WORK TO DO = Output all records precisely as written.

Entries taken from a collection:

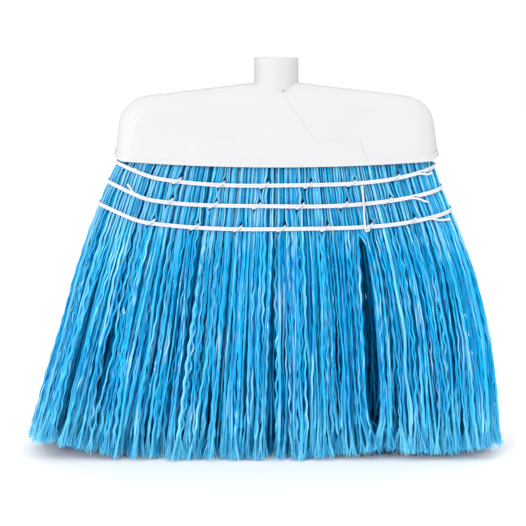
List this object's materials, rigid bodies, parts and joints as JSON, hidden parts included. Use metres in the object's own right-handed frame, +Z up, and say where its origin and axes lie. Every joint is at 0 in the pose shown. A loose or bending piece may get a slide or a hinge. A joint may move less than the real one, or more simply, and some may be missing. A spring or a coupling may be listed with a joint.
{
  "type": "curling broom",
  "caption": "Flared synthetic-fibre broom head: a moulded cap with a round handle socket, and a fan of crimped fibres bound by rows of stitched twine.",
  "frame": {"origin": "on the ground plane through the trimmed fibre tips, under the axis of the handle socket and in the middle of the head", "axes": "+Z up along the handle axis, +X across the fan, -Y towards the face with the loop of the linking twine"},
  "size_m": [0.3712, 0.0838, 0.308],
  "materials": {
    "cap_plastic": "satin moulded white plastic",
    "fibre": "crimped blue synthetic fibre with flagged tips",
    "fused_fibre": "melted blue fibre butts",
    "twine": "white twisted twine"
  },
  "bodies": {
    "root": {"cap_shell": "cap_plastic", "fused_fibre_block": "fused_fibre", "front_fibre_bundle_1": "fibre", "front_fibre_bundle_2": "fibre", "front_fibre_bundle_3": "fibre", "front_fibre_bundle_4": "fibre", "front_fibre_bundle_5": "fibre", "front_fibre_bundle_6": "fibre", "front_fibre_bundle_7": "fibre", "front_fibre_bundle_8": "fibre", "middle_fibre_bundle_1": "fibre", "middle_fibre_bundle_2": "fibre", "middle_fibre_bundle_3": "fibre", "middle_fibre_bundle_4": "fibre", "middle_fibre_bundle_5": "fibre", "middle_fibre_bundle_6": "fibre", "middle_fibre_bundle_7": "fibre", "middle_fibre_bundle_8": "fibre", "back_fibre_bundle_1": "fibre", "back_fibre_bundle_2": "fibre", "back_fibre_bundle_3": "fibre", "back_fibre_bundle_4": "fibre", "back_fibre_bundle_5": "fibre", "back_fibre_bundle_6": "fibre", "back_fibre_bundle_7": "fibre", "back_fibre_bundle_8": "fibre", "row_1_band_twine": "twine", "row_1_needle_thread": "twine", "row_2_band_twine": "twine", "row_2_needle_thread": "twine", "row_3_band_twine": "twine", "row_3_needle_thread": "twine", "link_twine": "twine"}
  },
  "joints": []
}
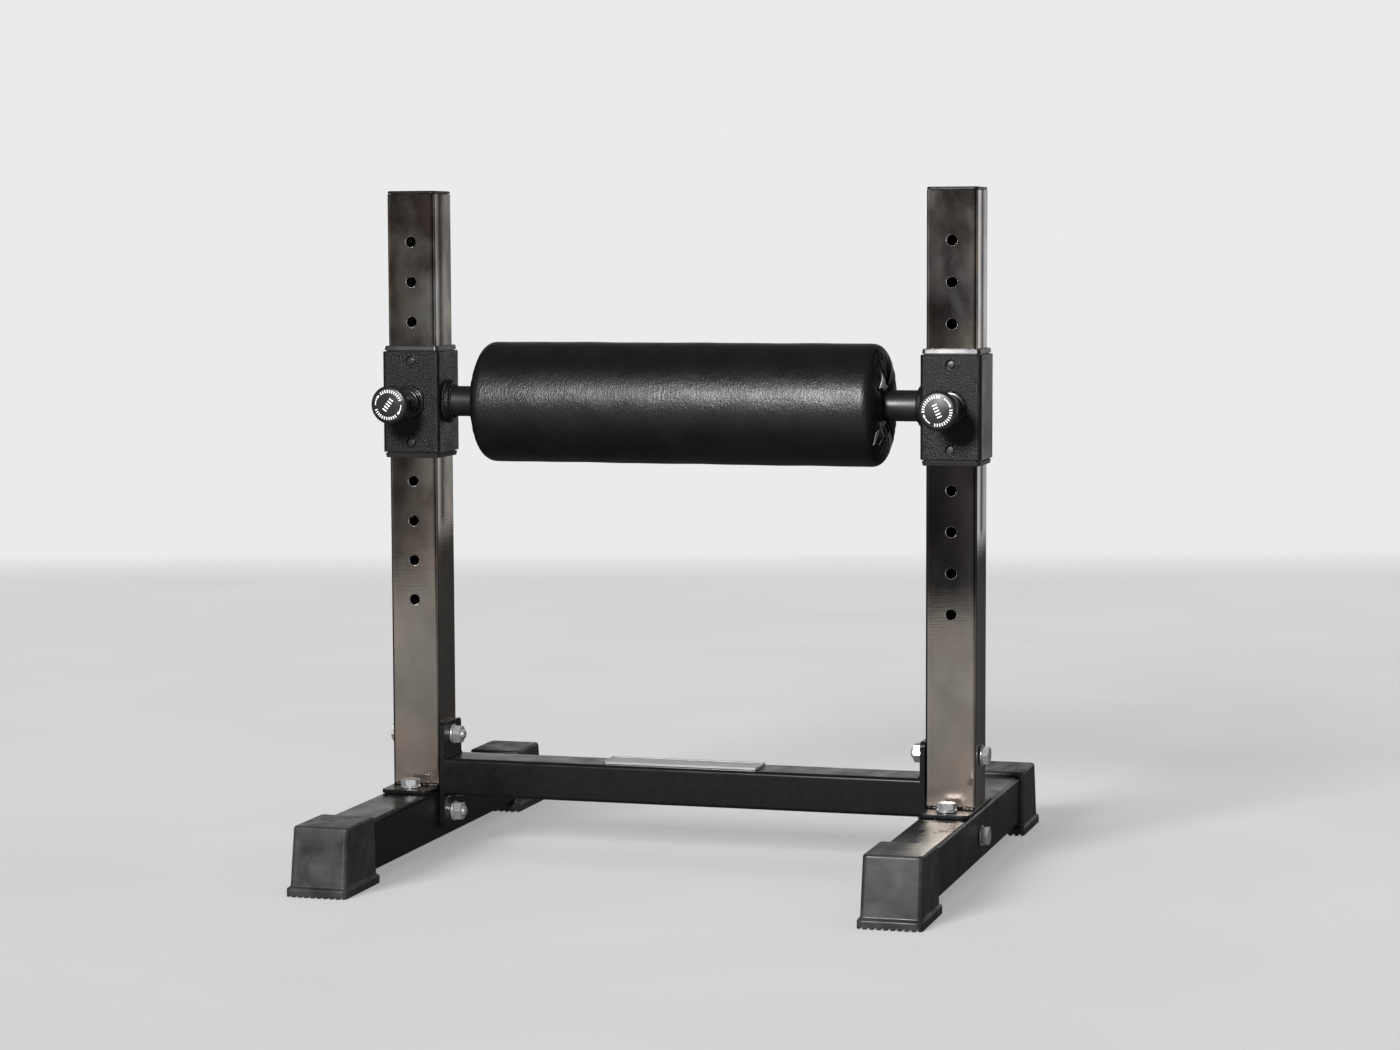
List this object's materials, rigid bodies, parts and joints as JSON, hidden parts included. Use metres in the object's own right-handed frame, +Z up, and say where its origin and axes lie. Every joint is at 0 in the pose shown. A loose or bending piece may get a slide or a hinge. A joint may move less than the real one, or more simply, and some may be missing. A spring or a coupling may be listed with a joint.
{
  "type": "split squat stand",
  "caption": "Low stand with square uprights and a round padded bar that slides on them and locks at set heights with spring pull pins.",
  "frame": {"origin": "on the floor under the middle of the stand", "axes": "+X along the crossmember to the right as seen from the pull pins, +Y to the back, +Z up"},
  "size_m": [0.62, 0.583, 0.6652],
  "materials": {
    "black_coat": "satin",
    "black_texture": "matte",
    "black_satin": "satin",
    "dark_chrome": "polished",
    "rubber": "matte",
    "zinc": "satin",
    "plate_metal": "satin",
    "cap_plastic": "gloss",
    "liner_plastic": "gloss",
    "knob_plastic": "satin",
    "core_plastic": "matte",
    "foam": "matte",
    "leather": "satin"
  },
  "bodies": {
    "stand": {"left_base_tube": "black_coat", "left_front_boot": "rubber", "left_rear_boot": "rubber", "left_upright": "dark_chrome", "left_upright_cap": "cap_plastic", "left_front_foot_washer": "zinc", "left_front_foot_bolt": "zinc", "left_rear_foot_washer": "zinc", "left_rear_foot_bolt": "zinc", "left_lower_cross_bolt": "zinc", "left_lower_head_washer": "zinc", "left_lower_nut_washer": "zinc", "left_lower_acorn_nut": "zinc", "left_upper_cross_bolt": "zinc", "left_upper_head_washer": "zinc", "left_upper_nut_washer": "zinc", "left_upper_acorn_nut": "zinc", "right_base_tube": "black_coat", "right_front_boot": "rubber", "right_rear_boot": "rubber", "right_upright": "dark_chrome", "right_upright_cap": "cap_plastic", "right_front_foot_washer": "zinc", "right_front_foot_bolt": "zinc", "right_rear_foot_washer": "zinc", "right_rear_foot_bolt": "zinc", "right_lower_cross_bolt": "zinc", "right_lower_head_washer": "zinc", "right_lower_nut_washer": "zinc", "right_lower_acorn_nut": "zinc", "right_upper_cross_bolt": "zinc", "right_upper_head_washer": "zinc", "right_upper_nut_washer": "zinc", "right_upper_acorn_nut": "zinc", "crossmember": "black_coat", "nameplate": "plate_metal"},
    "carriage": {"left_sleeve": "black_texture", "left_upper_liner": "liner_plastic", "left_lower_liner": "liner_plastic", "left_pin_barrel": "black_satin", "left_pin_spring": "zinc", "right_sleeve": "black_texture", "right_upper_liner": "liner_plastic", "right_lower_liner": "liner_plastic", "right_pin_barrel": "black_satin", "right_pin_spring": "zinc", "axle": "black_satin"},
    "pad": {"pad_core": "core_plastic", "pad_foam": "foam", "pad_cover": "leather"},
    "left_pin": {"left_pull_pin": "zinc"},
    "left_knob_grip": {"left_knob": "knob_plastic"},
    "right_pin": {"right_pull_pin": "zinc"},
    "right_knob_grip": {"right_knob": "knob_plastic"}
  },
  "joints": [
    {"name": "carriage_slide", "type": "slide", "parent": "stand", "child": "carriage", "axis": [0, 0, 1], "range_m": [-0.2, 0.16]},
    {"name": "pad_spin", "type": "hinge", "parent": "carriage", "child": "pad", "pos_m": [0, 0, 0.4543], "axis": [1, 0, 0], "continuous": true},
    {"name": "left_pin_slide", "type": "slide", "parent": "carriage", "child": "left_pin", "axis": [0, -1, 0], "range_m": [-0.018, 0.003], "stiffness_N_per_m": 350, "springref_m": -0.038, "deforming": ["left_pin_spring"]},
    {"name": "left_knob_turn", "type": "hinge", "parent": "left_pin", "child": "left_knob_grip", "pos_m": [-0.276, -0.09, 0.4543], "axis": [0, -1, 0], "continuous": true},
    {"name": "right_pin_slide", "type": "slide", "parent": "carriage", "child": "right_pin", "axis": [0, -1, 0], "range_m": [-0.018, 0.003], "stiffness_N_per_m": 350, "springref_m": -0.038, "deforming": ["right_pin_spring"]},
    {"name": "right_knob_turn", "type": "hinge", "parent": "right_pin", "child": "right_knob_grip", "pos_m": [0.276, -0.09, 0.4543], "axis": [0, -1, 0], "continuous": true}
  ]
}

ANSWER TO THIS TASK =
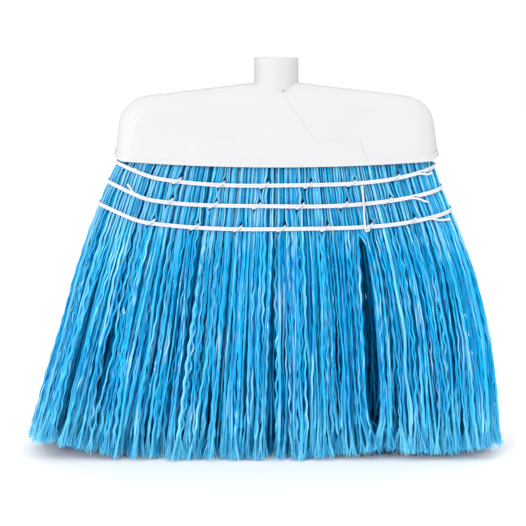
List this object's materials, rigid bodies, parts and joints as JSON, hidden parts included. Use metres in the object's own right-handed frame, +Z up, and say where its origin and axes lie. Every joint is at 0 in the pose shown. A loose or bending piece may get a slide or a hinge. A joint may move less than the real one, or more simply, and some may be missing. A spring or a coupling may be listed with a joint.
{
  "type": "curling broom",
  "caption": "Flared synthetic-fibre broom head: a moulded cap with a round handle socket, and a fan of crimped fibres bound by rows of stitched twine.",
  "frame": {"origin": "on the ground plane through the trimmed fibre tips, under the axis of the handle socket and in the middle of the head", "axes": "+Z up along the handle axis, +X across the fan, -Y towards the face with the loop of the linking twine"},
  "size_m": [0.3712, 0.0838, 0.308],
  "materials": {
    "cap_plastic": "satin moulded white plastic",
    "fibre": "crimped blue synthetic fibre with flagged tips",
    "fused_fibre": "melted blue fibre butts",
    "twine": "white twisted twine"
  },
  "bodies": {
    "root": {"cap_shell": "cap_plastic", "fused_fibre_block": "fused_fibre", "front_fibre_bundle_1": "fibre", "front_fibre_bundle_2": "fibre", "front_fibre_bundle_3": "fibre", "front_fibre_bundle_4": "fibre", "front_fibre_bundle_5": "fibre", "front_fibre_bundle_6": "fibre", "front_fibre_bundle_7": "fibre", "front_fibre_bundle_8": "fibre", "middle_fibre_bundle_1": "fibre", "middle_fibre_bundle_2": "fibre", "middle_fibre_bundle_3": "fibre", "middle_fibre_bundle_4": "fibre", "middle_fibre_bundle_5": "fibre", "middle_fibre_bundle_6": "fibre", "middle_fibre_bundle_7": "fibre", "middle_fibre_bundle_8": "fibre", "back_fibre_bundle_1": "fibre", "back_fibre_bundle_2": "fibre", "back_fibre_bundle_3": "fibre", "back_fibre_bundle_4": "fibre", "back_fibre_bundle_5": "fibre", "back_fibre_bundle_6": "fibre", "back_fibre_bundle_7": "fibre", "back_fibre_bundle_8": "fibre", "row_1_band_twine": "twine", "row_1_needle_thread": "twine", "row_2_band_twine": "twine", "row_2_needle_thread": "twine", "row_3_band_twine": "twine", "row_3_needle_thread": "twine", "link_twine": "twine"}
  },
  "joints": []
}
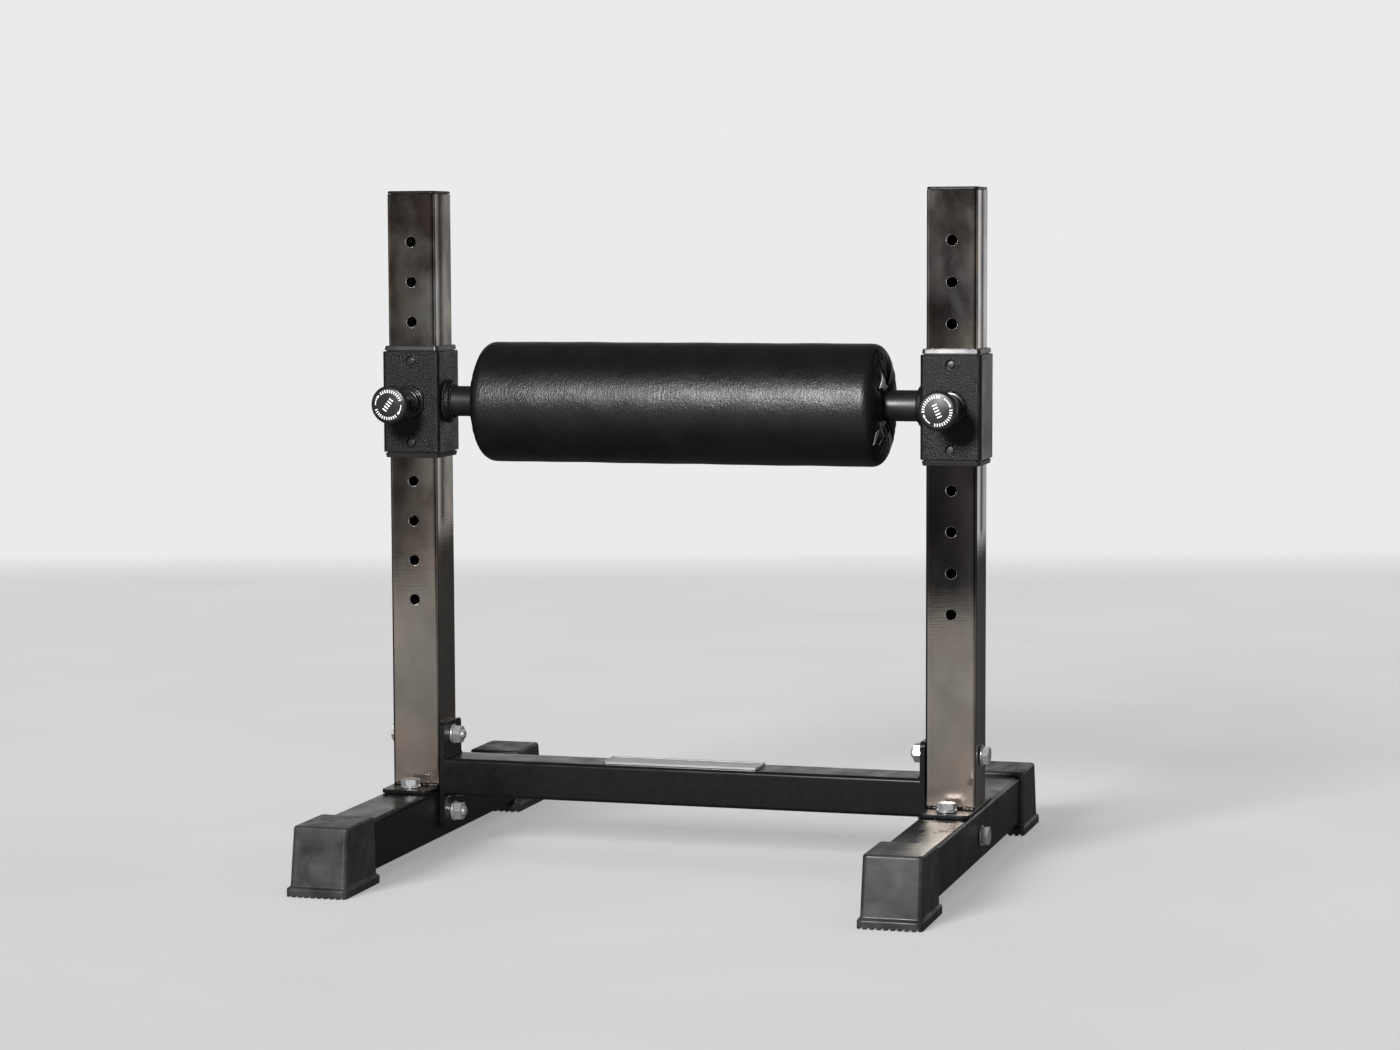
List this object's materials, rigid bodies, parts and joints as JSON, hidden parts included. Use metres in the object's own right-handed frame, +Z up, and say where its origin and axes lie. Every joint is at 0 in the pose shown. A loose or bending piece may get a slide or a hinge. A joint may move less than the real one, or more simply, and some may be missing. A spring or a coupling may be listed with a joint.
{
  "type": "split squat stand",
  "caption": "Low stand with square uprights and a round padded bar that slides on them and locks at set heights with spring pull pins.",
  "frame": {"origin": "on the floor under the middle of the stand", "axes": "+X along the crossmember to the right as seen from the pull pins, +Y to the back, +Z up"},
  "size_m": [0.62, 0.583, 0.6652],
  "materials": {
    "black_coat": "satin",
    "black_texture": "matte",
    "black_satin": "satin",
    "dark_chrome": "polished",
    "rubber": "matte",
    "zinc": "satin",
    "plate_metal": "satin",
    "cap_plastic": "gloss",
    "liner_plastic": "gloss",
    "knob_plastic": "satin",
    "core_plastic": "matte",
    "foam": "matte",
    "leather": "satin"
  },
  "bodies": {
    "stand": {"left_base_tube": "black_coat", "left_front_boot": "rubber", "left_rear_boot": "rubber", "left_upright": "dark_chrome", "left_upright_cap": "cap_plastic", "left_front_foot_washer": "zinc", "left_front_foot_bolt": "zinc", "left_rear_foot_washer": "zinc", "left_rear_foot_bolt": "zinc", "left_lower_cross_bolt": "zinc", "left_lower_head_washer": "zinc", "left_lower_nut_washer": "zinc", "left_lower_acorn_nut": "zinc", "left_upper_cross_bolt": "zinc", "left_upper_head_washer": "zinc", "left_upper_nut_washer": "zinc", "left_upper_acorn_nut": "zinc", "right_base_tube": "black_coat", "right_front_boot": "rubber", "right_rear_boot": "rubber", "right_upright": "dark_chrome", "right_upright_cap": "cap_plastic", "right_front_foot_washer": "zinc", "right_front_foot_bolt": "zinc", "right_rear_foot_washer": "zinc", "right_rear_foot_bolt": "zinc", "right_lower_cross_bolt": "zinc", "right_lower_head_washer": "zinc", "right_lower_nut_washer": "zinc", "right_lower_acorn_nut": "zinc", "right_upper_cross_bolt": "zinc", "right_upper_head_washer": "zinc", "right_upper_nut_washer": "zinc", "right_upper_acorn_nut": "zinc", "crossmember": "black_coat", "nameplate": "plate_metal"},
    "carriage": {"left_sleeve": "black_texture", "left_upper_liner": "liner_plastic", "left_lower_liner": "liner_plastic", "left_pin_barrel": "black_satin", "left_pin_spring": "zinc", "right_sleeve": "black_texture", "right_upper_liner": "liner_plastic", "right_lower_liner": "liner_plastic", "right_pin_barrel": "black_satin", "right_pin_spring": "zinc", "axle": "black_satin"},
    "pad": {"pad_core": "core_plastic", "pad_foam": "foam", "pad_cover": "leather"},
    "left_pin": {"left_pull_pin": "zinc"},
    "left_knob_grip": {"left_knob": "knob_plastic"},
    "right_pin": {"right_pull_pin": "zinc"},
    "right_knob_grip": {"right_knob": "knob_plastic"}
  },
  "joints": [
    {"name": "carriage_slide", "type": "slide", "parent": "stand", "child": "carriage", "axis": [0, 0, 1], "range_m": [-0.2, 0.16]},
    {"name": "pad_spin", "type": "hinge", "parent": "carriage", "child": "pad", "pos_m": [0, 0, 0.4543], "axis": [1, 0, 0], "continuous": true},
    {"name": "left_pin_slide", "type": "slide", "parent": "carriage", "child": "left_pin", "axis": [0, -1, 0], "range_m": [-0.018, 0.003], "stiffness_N_per_m": 350, "springref_m": -0.038, "deforming": ["left_pin_spring"]},
    {"name": "left_knob_turn", "type": "hinge", "parent": "left_pin", "child": "left_knob_grip", "pos_m": [-0.276, -0.09, 0.4543], "axis": [0, -1, 0], "continuous": true},
    {"name": "right_pin_slide", "type": "slide", "parent": "carriage", "child": "right_pin", "axis": [0, -1, 0], "range_m": [-0.018, 0.003], "stiffness_N_per_m": 350, "springref_m": -0.038, "deforming": ["right_pin_spring"]},
    {"name": "right_knob_turn", "type": "hinge", "parent": "right_pin", "child": "right_knob_grip", "pos_m": [0.276, -0.09, 0.4543], "axis": [0, -1, 0], "continuous": true}
  ]
}